Mas, simultaneamente, na própria natureza demiúrgica encontra-se a essência do mal. Com efeito, para que precisamos desse deus intermediário, tão afastado da imperfeição dos homens como da impassível onipotência do Pai, senão para prove-lo de todos os defeitos da criação? Nem os mortais, débeis e falíveis, nem Deus, a quem é necessário reservar o marco da mais alta bondade e do mais alto amor, podem ser responsabilizados pelas pragas e assassinatos, as enfermidades e a morte, o medo e a dor.

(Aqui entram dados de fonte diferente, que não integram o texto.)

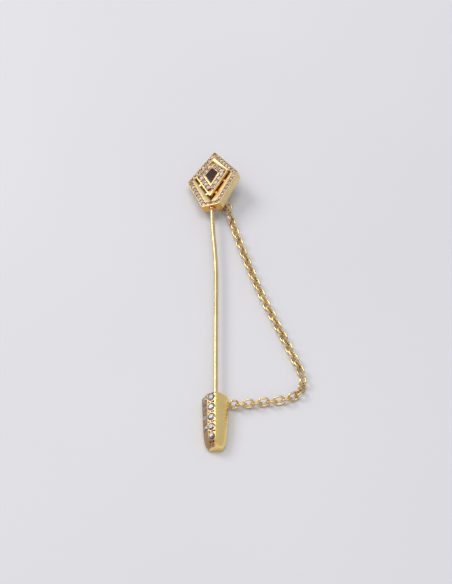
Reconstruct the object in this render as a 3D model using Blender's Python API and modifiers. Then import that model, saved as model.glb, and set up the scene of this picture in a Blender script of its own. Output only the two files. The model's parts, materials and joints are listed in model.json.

Tal intuição instala o Diabo na vanguarda das primeiras culturas históricas: sua presença nelas é não apenas justificável, como também necessária. Sob o nome de Eblis, ensina aos filhos de Caim a arte de construir cidades e de fundir metais; como Arquidemônios, entre os maniqueus, desperta em Adão e Eva a luxúria; como Loki, nas sagas escandinavas, ataca a morada dos deuses a fim de conseguir material para a sua obra. Em todos os casos, suas ações são dúbias pelos resultados, mas em princípio bem-intencionadas. Se destrói a inocência da vida nômade, é evidente que com a cidade permite ao homem ingressar na história; se a fundição dos metais enseja a produção de armas, também produz o arado; se o desejo sexual ocasiona inumeráveis tragédias, não é menos verdade que assegura ao mesmo tempo a continuidade da espécie.
Não necessariamente menos incômodo, o Diabo veio sendo despojado de suas características sagradas para acabar reduzido à representação do puro mal, representação sob a qual o conhecemos hoje.
Para dar esse passo – que se acha no desejo dos homens – sem alterar demasiadamente o equilíbrio cosmogônico, tornou-se necessária a criação de outra figura, um segundo demiurgo cuja função fosse eminentemente redentora. Desgostado o Pai pela excessiva autonomia de seu primeiro demiurgo e pela influência que acabou alcançando sobre os homens, apagou quase toda a obra que tinham feito de comum acordo e deixou de pé somente um punhado de homens justos, que sobreviveram na esperança do envio do segundo demiurgo, o filho redentor.
E possível que se tenha estabelecido deste modo o mito universal do Dilúvio, a partir do qual a sorte do Diabo estava lançada.